What is expected
Return, character for character, the lines from the one bearing "obj.parent = None" through the end of the material. Omit everything before that line.

-- -- --

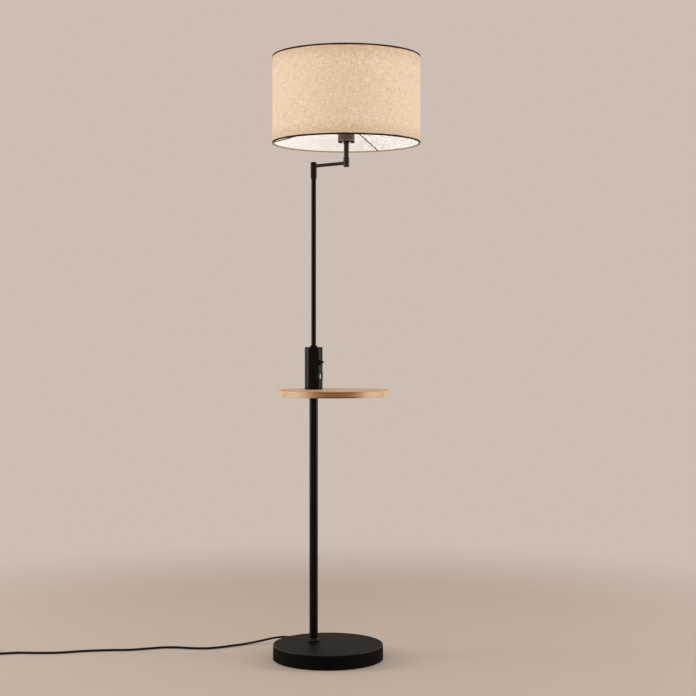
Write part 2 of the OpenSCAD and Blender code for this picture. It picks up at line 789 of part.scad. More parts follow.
module holder_cup() {
    r = cup_d / 2;
    color("#3a2f29") difference() {
        at_stem(cup_z) rotate_extrude() difference() {
            union() {
                translate([0, cup_round]) square([r, cup_h - cup_round]);
                square([r - cup_round, cup_h]);
                translate([r - cup_round, cup_round]) circle(r = cup_round);
                translate([r - 1, bead_z]) square([1 + bead_out, bead_h]);
            }
            translate([0, cup_floor]) square([r - cup_wall, cup_h]);
            translate([-r, -1]) square([r, cup_h + 2]);
        }
        at_stem(cup_z - 1) cylinder(d = nipple_d + 2 * fit, h = cup_floor + 2);
        at_stem(cup_z - 1) for (i = [0 : vents - 1]) rotate([0, 0, 360 / vents * i])
            translate([vent_circle / 2, 0, 0]) cylinder(d = vent_d, h = cup_floor + 2);
    }
}

module holder_nut() {
    color("#a9abad") at_stem(cup_z + cup_floor) hex_nut(nut_af, nipple_d, nut_h);
}

module holder_shell() {
    color("#1a1a1a") at_stem(holder_z) difference() {
        cylinder(d = holder_d, h = cup_top_z + holder_above - holder_z);
        translate([0, 0, -1]) cylinder(d = nipple_d + 2 * fit, h = holder_floor + 2);
        translate([0, 0, holder_floor]) cylinder(d = holder_bore, h = 100);
    }
}

module holder_contacts() {
    color("#c8a24a") {
        at_stem(contact_z + contact_strip[2] / 2) cube(contact_strip, center = true);
        at_stem(contact_z) cylinder(d = contact_strip[1], h = cap_z - contact_z - contact_gap);
        at_stem(shell_z)
            ring(holder_bore - 2 * fit, holder_bore - 2 * fit - 2 * shell_wall, shell_h);
    }
}

module shade_ring_nut() {
    color("#1a1a1a") at_stem(cup_top_z + ring_t) difference() {
        ring(ring_nut_d, holder_d + 2 * fit, ring_nut_h);
        for (i = [0 : 11]) rotate([0, 0, 30 * i]) translate([ring_nut_d / 2 + 0.8, 0, -1])
            cylinder(d = 4, h = ring_nut_h + 2);
    }
}

module bulb_cap() {
    color("#c5c6c8") at_stem(cap_z) rotate_extrude() polygon([[0, 0], [cap_tip_d / 2, 0],
        [cap_tip_d / 2 + 1, 1.5], [cap_d / 2 - 1, 4.5], [cap_d / 2, 6], [cap_d / 2, cap_len],
        [0, cap_len]]);
}

module bulb_body() {
    z0 = cap_z + cap_len;
    neck_z = cup_top_z + holder_above - z0;
    r1 = bulb_d / 2 - 0.6;
    globe_z = bulb_len - bulb_d / 2 - cap_len;
    color("#f1f0ec") at_stem(z0) rotate_extrude() polygon([[0, 0], [body_neck, 0],
        [body_neck, neck_z], [body_neck + 4, neck_z + (globe_z - neck_z) * 0.35],
        [r1 - 3, neck_z + (globe_z - neck_z) * 0.75], [r1, globe_z], [0, globe_z]]);
}

module bulb_globe() {
    color("#fbf6ea") at_stem(cap_z + bulb_len - bulb_d / 2) difference() {
        sphere(d = bulb_d);
        sphere(d = bulb_d - 2 * bulb_wall);
        translate([0, 0, -bulb_d]) cylinder(d = 2 * bulb_d, h = bulb_d + fit);
    }
}

// ---------------------------------------------------------------- shade

module wire_ring(z) {
    at_stem(z) rotate_extrude() translate([wire_r, 0]) circle(d = wire_d, $fn = 32);
}

// Fitter ring, three sloping spokes and the lower ring, welded together
module shade_spider() {
    inner_r = fitter_d / 2 - 1;
    outer_r = wire_r;
    spoke_d = wire_d - 0.2;
    drop = cup_top_z + ring_t / 2 - (shade_z + wire_in);
    color("#4c4946") {
        at_stem(cup_top_z) ring(fitter_d, holder_d + 1, ring_t);
        wire_ring(shade_z + wire_in);
        for (i = [0 : spokes - 1]) at_stem(cup_top_z + ring_t / 2)
            rotate([0, 0, spoke_angle + 360 / spokes * i]) translate([inner_r, 0, 0])
            rotate([0, 90 + atan(drop / (outer_r - inner_r)), 0])
            cylinder(d = spoke_d, h = norm([drop, outer_r - inner_r]));
    }
}

module shade_top_ring() {
    color("#4c4946") wire_ring(shade_top_z - wire_in);
}

module shade_liner() {
    color("#f4f1ea") at_stem(shade_z + tape_t + skin)
        ring(2 * liner_r, 2 * liner_in, shade_h - 2 * tape_t - 2 * skin);
}

module shade_fabric() {
    color("#e2c9a6") at_stem(shade_z + tape_t + skin)
        ring(shade_d, shade_d - 2 * cloth_t, shade_h - 2 * tape_t - 2 * skin);
}

module shade_tapes() {
    out_r = shade_r + skin + tape_t;
    in_r = liner_in - skin - tape_t;
    color("#5b4a38") at_stem() rotate_extrude() for (top = [0, 1])
        translate([0, shade_z + top * (shade_h - tape_h)]) {
        translate([out_r - tape_t, 0]) square([tape_t, tape_h]);
        translate([in_r, 0]) square([tape_t, tape_h]);
        translate([in_r, top * (tape_h - tape_t)]) square([out_r - in_r, tape_t]);
    }
}

// ---------------------------------------------------------------- cord and leads

// Tapered strain relief: an inner flange, a neck through the cover's wall and a grooved tail
module cord_gland() {
    flange_d = gland_flange_d;
    neck_d = gland_hole_d - 4 * fit;
    tail_d = 10.6;
    end_r = cord_d / 2 + 0.7;
    face = base_r + fit - gland_r0;
    inner = base_r - base_wall - 0.35 - gland_r0;
    color("#141414") difference() {
        rotate([0, 0, gland_angle]) translate([gland_r0, 0, gland_z]) rotate([0, 90, 0])
            rotate_extrude() polygon([[0, 0], [flange_d / 2, 0], [flange_d / 2, inner],
                [neck_d / 2, inner], [neck_d / 2, face], [flange_d / 2, face],
                [flange_d / 2, face + 1.8], [tail_d / 2, face + 2.6],
                [end_r, gland_r1 - gland_r0], [0, gland_r1 - gland_r0]]);
        rotate([0, 0, gland_angle]) translate([0, 0, gland_z]) rotate([0, 90, 0])
            for (i = [0 : 3]) translate([0, 0, base_r + 7 + i * (gland_len - 8) / 4])
                ring(16, cord_d + 1.4, 1.4);
    }
}

module stand_lead() {
    color("#151515") sweep(smooth_corners(stand_lead_points), lead_d, 8,
        [sin(slot_angle), -cos(slot_angle), 0]);
}

module upper_lead() {
    color("#e8e6df") sweep(smooth_corners(upper_lead_points), thin_lead_d, 8, [1, 0, 0]);
}

module head_lead() {
    color("#e8e6df") sweep(head_lead_points, thin_lead_d, 8, [1, 0, 0]);
}

// Rounds a lead's corners but keeps its long runs straight
function smooth_corners(p) = [for (i = [0 : len(p) - 1])
    each (i == 0 || i == len(p) - 1 ? [p[i]]
        : let (a = p[i] + 0.25 * min(norm(p[i - 1] - p[i]), 16) * unit(p[i - 1] - p[i]),
               b = p[i] + 0.25 * min(norm(p[i + 1] - p[i]), 16) * unit(p[i + 1] - p[i]))
          [a, b])];

module cord_run() {
    color("#141414") sweep(run_path, cord_d, 8, [0, 0, 1]);
}

module cord_coil() {
    color("#141414") sweep(coil_points, cord_d, 6, [0, 0, 1]);
}

// Places a thing that is modelled along +Z at the end of the coil's tail, along the floor
module at_plug(s) {
    translate(beside_coil(plug_start + s, plug_z)) rotate([0, 90, coil_start - 90]) children();
}

module plug_body() {
    sleeve_len = 12;                         // moulded sleeve where the cord goes in
    grip_z = 8;
    wide_z = 0.45 * plug_len;                // from here on the body has its full width
    face_size = [13.6, 34];                  // height and width of the face with the pins
    color("#141414") at_plug(0) {
        cylinder(d1 = cord_d + 1.6, d2 = 10.5, h = sleeve_len);
        intersection() {
            hull() for (side = [-1, 1]) {
                translate([0, side * 4, grip_z]) cylinder(d = 12, h = 1, $fn = 32);
                translate([0, side * (face_size[1] / 2 - plug_z), grip_z + wide_z])
                    cylinder(r = plug_z, h = plug_len - wide_z - grip_z, $fn = 32);
            }
            translate([-plug_z, -face_size[1], 0])
                cube([face_size[0], 2 * face_size[1], plug_len]);
        }
    }
}

module plug_pins() {
    pin_d = 4;
    pin_len = 19;
    spacing = 18;
    color("#c9cacc") at_plug(plug_len) for (side = [-1, 1]) translate([0, side * spacing / 2, 0]) {
        cylinder(d = pin_d, h = pin_len - pin_d / 2);
        translate([0, 0, pin_len - pin_d / 2]) sphere(d = pin_d);
    }
}

base_cover();
base_weight();
base_pad();
base_nipple();
base_washer();
base_nut();
foot_flange();
lower_pole();
lower_pole_plugs();
table_plate();
table_screws();
table_top();
table_nipple();
table_nut();
housing_tube();
housing_floor();
housing_lid();
toggle_body();
toggle_pin();
toggle_nut();
toggle_lever();
usb_bezel();
usb_shell();
usb_tongue();
usb_module();
housing_nipple();
housing_nut();
pole_collar();
upper_pole();
upper_foot_plug();
pivot_plug();
thrust_washer();
pole_sleeve();
stop_screw();
swing_arm();
end_sleeve();
stem();
stem_nipple();
holder_cup();
holder_nut();
holder_shell();
holder_contacts();
shade_ring_nut();
shade_spider();
shade_top_ring();
shade_liner();
shade_fabric();
shade_tapes();
bulb_cap();
bulb_body();
bulb_globe();
cord_gland();
stand_lead();
upper_lead();
head_lead();
cord_run();
cord_coil();
plug_body();
plug_pins();
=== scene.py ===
# %% [markdown]
# # A floor lamp with a side table, dressed in Blender
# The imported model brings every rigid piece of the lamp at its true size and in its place. This
# file adds what a picture of it needs: a camera, light, a finish for each piece, and the parts
# that are soft or too fine for the model, such as the linen shade and the mains cord.
# Lengths are in metres. +Z is up, the lamp's front faces -Y, and the origin is the centre of the
# round base, on the floor.

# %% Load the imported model
import json
import math

import bmesh
import bpy
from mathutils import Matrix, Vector


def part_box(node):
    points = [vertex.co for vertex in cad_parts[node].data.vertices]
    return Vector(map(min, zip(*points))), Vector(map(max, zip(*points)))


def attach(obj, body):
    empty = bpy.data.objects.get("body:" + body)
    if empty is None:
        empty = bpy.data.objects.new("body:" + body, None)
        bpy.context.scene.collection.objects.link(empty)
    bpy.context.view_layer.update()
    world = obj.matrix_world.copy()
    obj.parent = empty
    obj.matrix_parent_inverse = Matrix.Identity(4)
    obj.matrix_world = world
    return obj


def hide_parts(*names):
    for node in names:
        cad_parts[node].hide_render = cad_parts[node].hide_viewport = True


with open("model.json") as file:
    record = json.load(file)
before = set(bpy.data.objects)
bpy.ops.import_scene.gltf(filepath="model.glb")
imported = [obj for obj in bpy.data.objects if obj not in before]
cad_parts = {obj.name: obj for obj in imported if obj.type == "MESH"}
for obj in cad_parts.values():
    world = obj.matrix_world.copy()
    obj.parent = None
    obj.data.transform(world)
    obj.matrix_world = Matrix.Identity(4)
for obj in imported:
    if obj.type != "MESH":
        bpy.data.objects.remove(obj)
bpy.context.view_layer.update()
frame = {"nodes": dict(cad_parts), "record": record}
nodes = frame["nodes"]

# %% [markdown]
# ## Putting things into the scene
# Blender keeps what a thing is, such as a mesh, a lamp or a camera, apart from where it stands.
# The first is its data, the second an object that shows the data. Everything that this file makes
# goes through the same two steps, so they are one helper. Cameras and lamps both look along
# their own -Z, so one more helper turns either of them.

# %% Place and aim
def placed(name, data):
    """A new object in the scene that shows the data."""
    made = bpy.data.objects.new(name, data)
    bpy.context.scene.collection.objects.link(made)
    return made


def aim(thing, heading):
    """Turns a camera or a lamp so that it looks along the heading."""
    thing.rotation_euler = heading.to_track_quat("-Z", "Y").to_euler()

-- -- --

Response below
    obj.parent = None
    obj.data.transform(world)
    obj.matrix_world = Matrix.Identity(4)
for obj in imported:
    if obj.type != "MESH":
        bpy.data.objects.remove(obj)
bpy.context.view_layer.update()
frame = {"nodes": dict(cad_parts), "record": record}
nodes = frame["nodes"]

# %% [markdown]
# ## Putting things into the scene
# Blender keeps what a thing is, such as a mesh, a lamp or a camera, apart from where it stands.
# The first is its data, the second an object that shows the data. Everything that this file makes
# goes through the same two steps, so they are one helper. Cameras and lamps both look along
# their own -Z, so one more helper turns either of them.

# %% Place and aim
def placed(name, data):
    """A new object in the scene that shows the data."""
    made = bpy.data.objects.new(name, data)
    bpy.context.scene.collection.objects.link(made)
    return made


def aim(thing, heading):
    """Turns a camera or a lamp so that it looks along the heading."""
    thing.rotation_euler = heading.to_track_quat("-Z", "Y").to_euler()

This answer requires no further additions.